Of course, nobody comes up with new technologies entirely by themselves. They have to rely on thousands of prior discoveries that paved the way for the latest one. Each unit of discovery can be added one block at a time to arrive at our current state of technology. But there must be a minimum size of such a “discovery unit” for the system to function at all. Isaac Newton couldn’t have just written the title page of Principia Mathematica and then passed it on to the next guy.
Now here’s the part of all this that really gets me: what discoveries are we unable to make because our life expectancies are too short? What things could we discover only with a life span 10 times its current length? Maybe (and I would say probably) the Universe is so complex in some respects that minds like ours could only unravel the minimally sized discovery unit for certain secrets after 700 years of experience and work. Maybe the minimum discovery for some fields is so large that we could never achieve it.
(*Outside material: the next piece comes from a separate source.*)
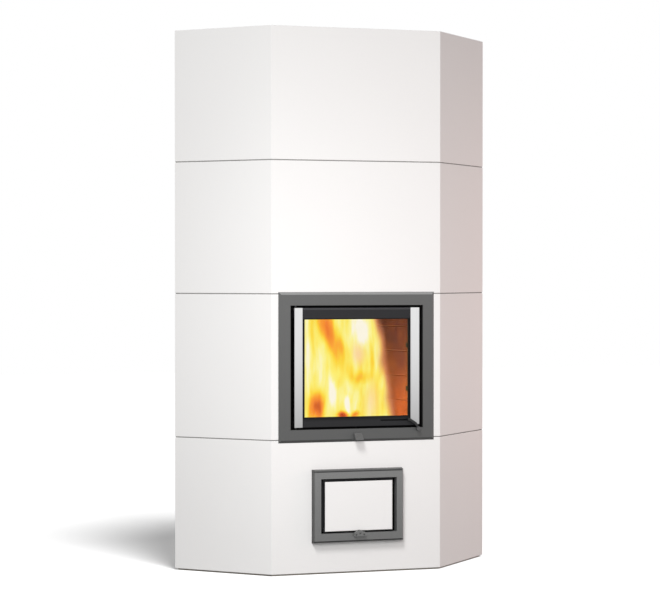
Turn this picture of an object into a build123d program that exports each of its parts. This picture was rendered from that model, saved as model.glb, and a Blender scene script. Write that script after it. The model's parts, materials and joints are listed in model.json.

Maybe it takes so long to understand that even if everything we needed to know about the subject were written in a book given to us by a species of hyper-intelligent aliens, the knowledge would be so vast and complicated that simply learning it would be beyond our lifespan, even if not strictly beyond our comprehension.
This all leads to the question: what will happen if we do learn how to dramatically increase our lifespans? Will it open the flood gates for all kinds of discoveries like these? And I’m not even talking entirely about scientific discoveries here. How much would it change our philosophies of life, our understanding of our place in the Universe, our religious beliefs, if we could live to, say, 1,000 years old? Imagine how it would affect our psychology if the threat and fear of death were that much less impending, and if we had the experience to have seen human behavior so many times as to notice all the patterns most people cannot in the first 100 years. Imagine if we could stay in school until 50? Imagine if we had time to take on 20 different careers? Imagine if we had time to learn dozens of languages and travel to every major city on Earth many times over? There must be a wisdom that comes with levels of experience and boredom beyond our current capabilities. I for one am looking forward to such a future.